● YOUR TASK
Every line in the listing is to be echoed verbatim.

_ _ _ _ _

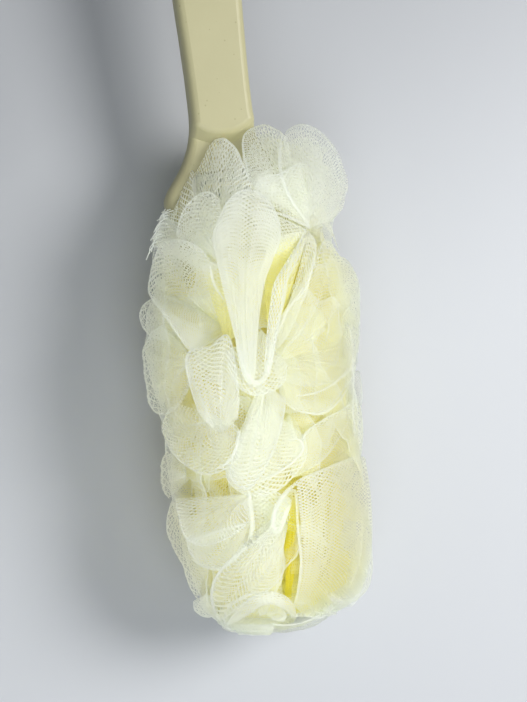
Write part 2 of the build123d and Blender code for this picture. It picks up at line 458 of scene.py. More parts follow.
def plastic_material():
    mat = bpy.data.materials.new("handle_plastic")
    mat.use_nodes = True
    nt = mat.node_tree
    b = nt.nodes["Principled BSDF"]
    co = node(nt, "ShaderNodeTexCoord")
    mottle = node(nt, "ShaderNodeTexNoise", Scale=60.0, Detail=3.0)
    specks = node(nt, "ShaderNodeTexVoronoi", Scale=420.0)
    size = node(nt, "ShaderNodeTexNoise", Scale=230.0, Detail=1.0)
    for t in (mottle, specks, size):
        nt.links.new(co.outputs["Object"], t.inputs["Vector"])
    base = blend_colour(nt, mottle.outputs["Fac"], linear(176, 172, 134), linear(184, 180, 143))
    here = maths(nt, "LESS_THAN", specks.outputs["Distance"], 0.14)
    often = maths(nt, "GREATER_THAN", size.outputs["Fac"], 0.60)
    dot = maths(nt, "MULTIPLY", maths(nt, "MULTIPLY", here, often), 0.30)
    nt.links.new(blend_colour(nt, dot, base, linear(120, 110, 74)), b.inputs["Base Color"])
    b.inputs["Roughness"].default_value = 0.42
    b.inputs["Specular IOR Level"].default_value = 0.4
    b.inputs["Subsurface Weight"].default_value = 0.0
    grain = node(nt, "ShaderNodeTexNoise", Scale=900.0, Detail=2.0)
    nt.links.new(co.outputs["Object"], grain.inputs["Vector"])
    bump = node(nt, "ShaderNodeBump", Strength=0.06, Distance=0.0004)
    nt.links.new(grain.outputs["Fac"], bump.inputs["Height"])
    nt.links.new(bump.outputs["Normal"], b.inputs["Normal"])
    return mat


def cord_material():
    mat = bpy.data.materials.new("cord_nylon")
    mat.use_nodes = True
    nt = mat.node_tree
    b = nt.nodes["Principled BSDF"]
    co = node(nt, "ShaderNodeTexCoord")
    twist = node(nt, "ShaderNodeTexWave", Scale=300.0)
    nt.links.new(co.outputs["Object"], twist.inputs["Vector"])
    nt.links.new(blend_colour(nt, twist.outputs["Fac"], linear(220, 214, 180), linear(244, 241, 222)), b.inputs["Base Color"])
    b.inputs["Roughness"].default_value = 0.6
    return mat


net_mat, handle_mat, cord_mat = net_material(), plastic_material(), cord_material()
for name, mat in [("handle", handle_mat)] + [(f"tie_cord_{i}", cord_mat) for i in (1, 2, 3, 4)]:
    o = frame["nodes"][name]
    o.data.materials.clear()
    o.data.materials.append(mat)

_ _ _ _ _

● ANSWER TO THIS TASK
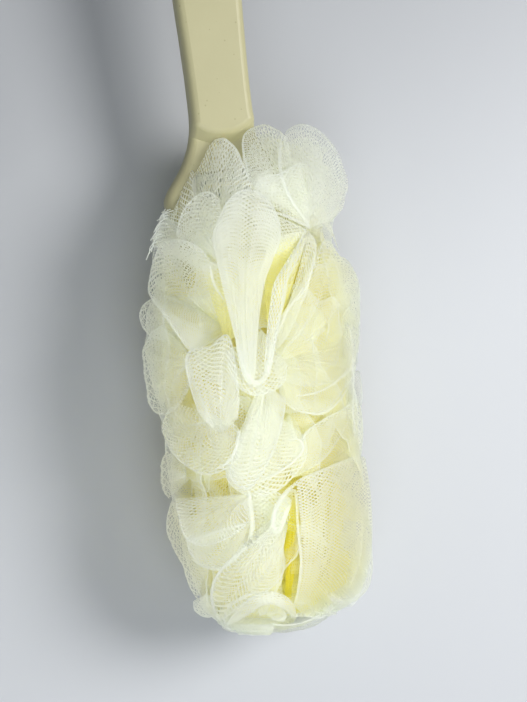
Write part 2 of the build123d and Blender code for this picture. It picks up at line 458 of scene.py. More parts follow.
def plastic_material():
    mat = bpy.data.materials.new("handle_plastic")
    mat.use_nodes = True
    nt = mat.node_tree
    b = nt.nodes["Principled BSDF"]
    co = node(nt, "ShaderNodeTexCoord")
    mottle = node(nt, "ShaderNodeTexNoise", Scale=60.0, Detail=3.0)
    specks = node(nt, "ShaderNodeTexVoronoi", Scale=420.0)
    size = node(nt, "ShaderNodeTexNoise", Scale=230.0, Detail=1.0)
    for t in (mottle, specks, size):
        nt.links.new(co.outputs["Object"], t.inputs["Vector"])
    base = blend_colour(nt, mottle.outputs["Fac"], linear(176, 172, 134), linear(184, 180, 143))
    here = maths(nt, "LESS_THAN", specks.outputs["Distance"], 0.14)
    often = maths(nt, "GREATER_THAN", size.outputs["Fac"], 0.60)
    dot = maths(nt, "MULTIPLY", maths(nt, "MULTIPLY", here, often), 0.30)
    nt.links.new(blend_colour(nt, dot, base, linear(120, 110, 74)), b.inputs["Base Color"])
    b.inputs["Roughness"].default_value = 0.42
    b.inputs["Specular IOR Level"].default_value = 0.4
    b.inputs["Subsurface Weight"].default_value = 0.0
    grain = node(nt, "ShaderNodeTexNoise", Scale=900.0, Detail=2.0)
    nt.links.new(co.outputs["Object"], grain.inputs["Vector"])
    bump = node(nt, "ShaderNodeBump", Strength=0.06, Distance=0.0004)
    nt.links.new(grain.outputs["Fac"], bump.inputs["Height"])
    nt.links.new(bump.outputs["Normal"], b.inputs["Normal"])
    return mat


def cord_material():
    mat = bpy.data.materials.new("cord_nylon")
    mat.use_nodes = True
    nt = mat.node_tree
    b = nt.nodes["Principled BSDF"]
    co = node(nt, "ShaderNodeTexCoord")
    twist = node(nt, "ShaderNodeTexWave", Scale=300.0)
    nt.links.new(co.outputs["Object"], twist.inputs["Vector"])
    nt.links.new(blend_colour(nt, twist.outputs["Fac"], linear(220, 214, 180), linear(244, 241, 222)), b.inputs["Base Color"])
    b.inputs["Roughness"].default_value = 0.6
    return mat


net_mat, handle_mat, cord_mat = net_material(), plastic_material(), cord_material()
for name, mat in [("handle", handle_mat)] + [(f"tie_cord_{i}", cord_mat) for i in (1, 2, 3, 4)]:
    o = frame["nodes"][name]
    o.data.materials.clear()
    o.data.materials.append(mat)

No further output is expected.